Frustrasi Melawan Frustasi
--Anwar Holid
Dulu saya baca Our Iceberg is Melting (John Kotter dan Holger Rathgeber)
terbitan Elex Media Komputindo, 2007. Buku menarik ini berisi fabel modern
tentang koloni penguin di Antartika dalam mengambil tindakan saat menghadapi
krisis karena ancaman perubahan yang terjadi pada gunung es tempat mereka
tinggal. Di buku itu saya menemukan kira-kira enam kali kata frustrasi. Sekali
dieja tepat sebagai f-r-u-s-t-r-a-s-i, sisanya salah semua, yakni dieja sebagai
f-r-u-s-t-a-s-i. Kebetulan sekali, entah kenapa buku terjemahan itu juga tidak
mencantumkan editor, jadi tak ada pihak yang langsung harus bertanggung jawab
atas keteledoran tersebut.
Contoh
lain betapa kita kesulitan mengeja frustrasi ialah Ufuk Press
menerbitkan novel berjudul Joey, Si Frustasi yang
Beruntung (Mark Robert Bowden) dengan poin huruf mencolok. Ketika seorang editor mengulas buku
itu pun, penulisan 'frustasi' ini pun luput dari perhatiannya. Berarti dia
menganggap ejaan itu sudah benar.
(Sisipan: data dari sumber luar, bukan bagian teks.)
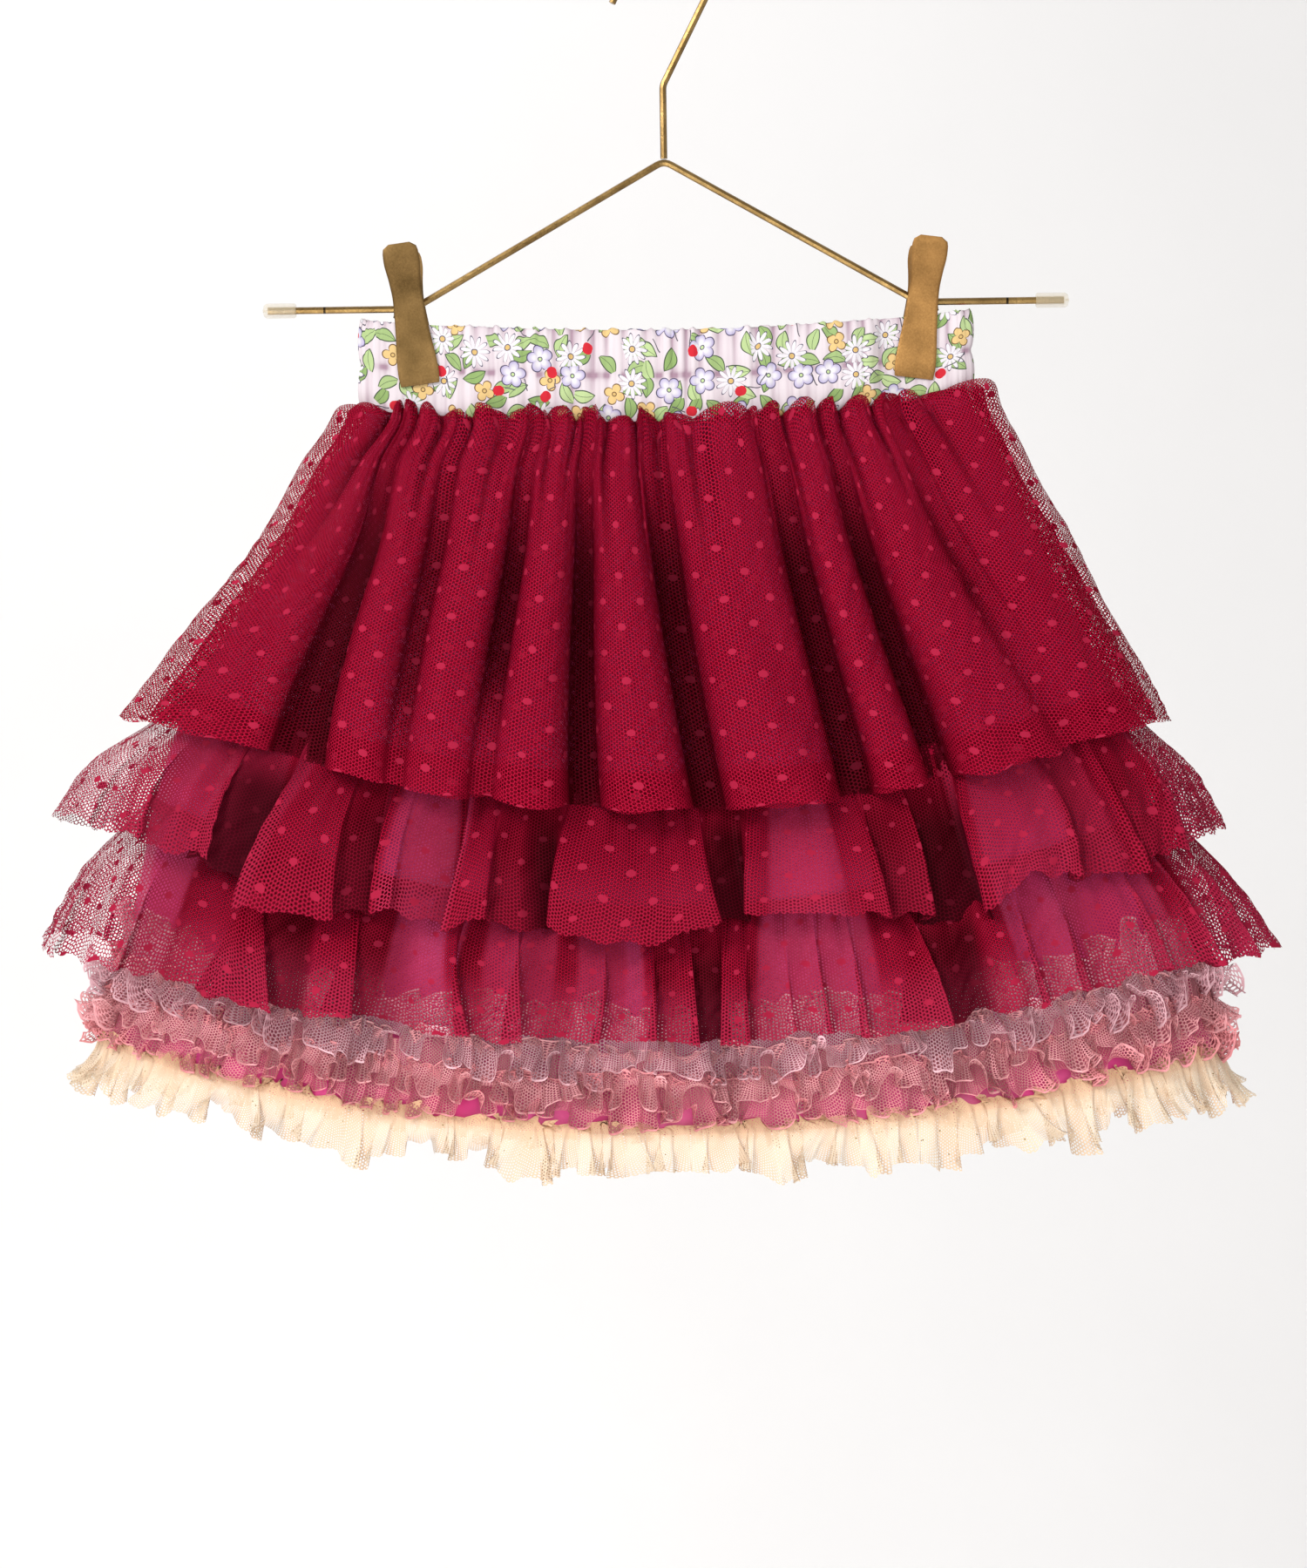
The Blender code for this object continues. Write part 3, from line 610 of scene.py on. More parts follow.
def ruffle_grid(row, crimp=0.5):
    """A strip that winds to and fro beyond its stitches, with loops and folds of uneven width.

    Crimp is the height of the fine waves over them.
    """
    per_wave, rows = 22, 14
    draw = np.random.default_rng(row.seed)
    columns = row.waves * per_wave
    base = even_turns(row.stitch, columns, 0.02)[None, :]
    widths = draw.uniform(0.5, 1.7, row.waves)
    edges = sums(widths) / widths.sum() * columns
    waves = np.interp(np.arange(columns), edges, np.arange(row.waves + 1))

    def each_loop(low, high):
        """A value for each loop, which changes smoothly between them."""
        values = draw.uniform(low, high, row.waves)
        return np.interp(waves, np.arange(-1, row.waves + 1) + 0.5, [values[-1], *values, values[0]])

    def soft(k, slowest, fastest, turn=base):
        return wander(turn, row.seed + k, slowest, fastest)

    tall = each_loop(0.45, 1.1)
    cluster = 0.9 + 0.2 * soft(1, 8, 26)
    share = shares(rows)
    stitch = (row.top - row.stitch) / (row.top - row.foot)
    below = np.clip((share - stitch) / (1 - stitch), 0, 1)
    above = np.clip((stitch - share) / stitch, 0, 1)
    free = below + above
    turned = 2 * pi * waves + 1.6 * above + 0.9 * soft(2, 30, 80) * free
    wave = 1.22 * (np.sqrt(0.04 + np.sin(turned / 2) ** 2) - 0.2)
    length = np.where(above > 0, row.top - row.stitch, row.stitch - row.foot)
    length = length * (1 + row.ragged * soft(6, 14, 60) + each_loop(-0.12, 0.12))
    dip = sum(np.exp(-(((-np.cos(base) - dip.place) / dip.width) ** 2)) for dip in DIPS)
    curl = np.where(above > 0, row.tuck, row.curl) * tall * cluster * wave * (1 - 0.35 * dip)
    curl = np.radians(np.clip(curl, 0, 170) + 6)
    height = np.sin(curl * free) / curl
    reach = (1 - np.cos(curl * free)) / curl
    gathers = 0.5 * np.sin(2 * turned + 1.3 * soft(5, 40, 90)) * (1 - 0.75 * free)
    out = GAP + 1.1 + gathers + length * reach + 0.5 * free**2 * soft(3, 60, 170)
    out = out + crimp * soft(8, 260, 420, base + 0.02 * free) * free
    sway = each_loop(-2.6, 2.6) * row.swing
    along = free * (row.swing * np.sin(2 * turned) * tall + 0.3 * np.sin(turned) + wave * sway)
    along = along + free * 1.8 * soft(4, 20, 60)
    tilt = wave * each_loop(-1.5, 1.5) * row.swing
    level = row.stitch + np.where(above > 0, 1, -1) * length * height + tilt * free**2
    level = level + 0.9 * free**2 * soft(9, 110, 240)
    # Painted shade: depth is low between the loops, by the stitches and where the skirt falls back in a deep
    # fold
    depth = (0.15 + 0.85 * ease(-0.1, 0.8, wave * free + 0.25 * (1 - free))) * (1 - 0.6 * dip)
    return place(level, base, out_at(BASE_OUT, level, base) + out, along), depth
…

Di bidang musik, Ebiet G. Ade dan band Tipe-X
sama-sama menciptakan lagu berjudul "Frustasi." Sementara di
milis-milis berisi para penulis dan jurnalis pun anggotanya mudah menulis salah
eja persis hal serupa.
Tiap kali menemukan salah eja saat membaca, saya tertawa. Bersama seorang teman yang jeli dan juga mudah terganggu oleh salah eja, kami kerap mengolok-olok salah eja yang dilakukan penerbit, penulis, maupun lembaga pers. Kami menganggap salah eja mampu meruntuhkan kredibilitas, membuktikan bahwa mereka abai terhadap ejaan yang semestinya. "Bagaimana kami bisa percaya terhadap keseluruhan isi wacana itu, bila dalam hal mendasar saja mereka sudah salah?" demikian pikir kami.
Boleh
jadi salah eja itu sederhana dan tidak begitu serius. Saya harus
lebih santai terhadap kesalahan elementer dalam penulisan. Kadang-kadang
kejengkelan atas kesalahan itu saya rasakan sebagai kerewelan atau sikap
perfeksionisme berlebihan terhadap penulisan. Salah eja merupakan hal yang
sangat umum, bahkan ada kala saya pun terpeleset melakukannya.
Nah,
bayangkan bila lembaga penerbitan yang selama ini terkenal menetapkan
standar tinggi dalam penerbitan dan berbahasa---misalnya Tempo, Kelompok
Kompas-Gramedia (KKG), Mizan, dan Pikiran Rakyat, atau mereka yang terlatih agar berbahasa baik seperti editor, jurnalis, penerjemah, dan penulis---justru
berkali-kali melakukan kesalahan. Apa kata dunia? Bukankah mereka memiliki gaya
selingkung (house style), terus berusaha menambah wawasan dan
mengembangkan bahasa Indonesia, termasuk rutin menyediakan kolom bahasa?
Karena
menganggap keterlaluan sebuah penerbit besar melakukan kesalahan fatal, abai terhadap akurasi ejaan, saya terpikir barangkali
kesalahan itu terjadi bukan gara-gara ketidaktahuan penerjemah, editor, atau proofreader,
melainkan secara bawah sadar para pekerja buku itu menganggap yang benar memang
frustasi, bukan frustrasi. Yang selip bukan lagi lidah atau tangan, melainkan
pikiran.
Boleh
jadi karena pengaruh budaya, aksen (logat), dan dialek, secara alamiah orang
Indonesia kesulitan mengucapkan konsonan dobel, dan berkecenderungan
menghilangkannya. Seperti orang Sunda terbalik-balik mengucapkan huruf 'p',
'v', dan 'f', orang Indonesia kesulitan mengeja frustrasi. Kata yang juga kerap
salah pengejaannya antara lain ekspresi, transfer, transportasi, dan deja vu.
Ada
apa dengan lidah dan ejaan kita? Ternyata sulit mendisiplinkan diri agar kita
dengan tepat menulis dan mengucapkan frustrasi sesuai sumbernya. Apa ini tanda
agar kita menerima "frustasi" sebagai ejaan yang benar (diterima)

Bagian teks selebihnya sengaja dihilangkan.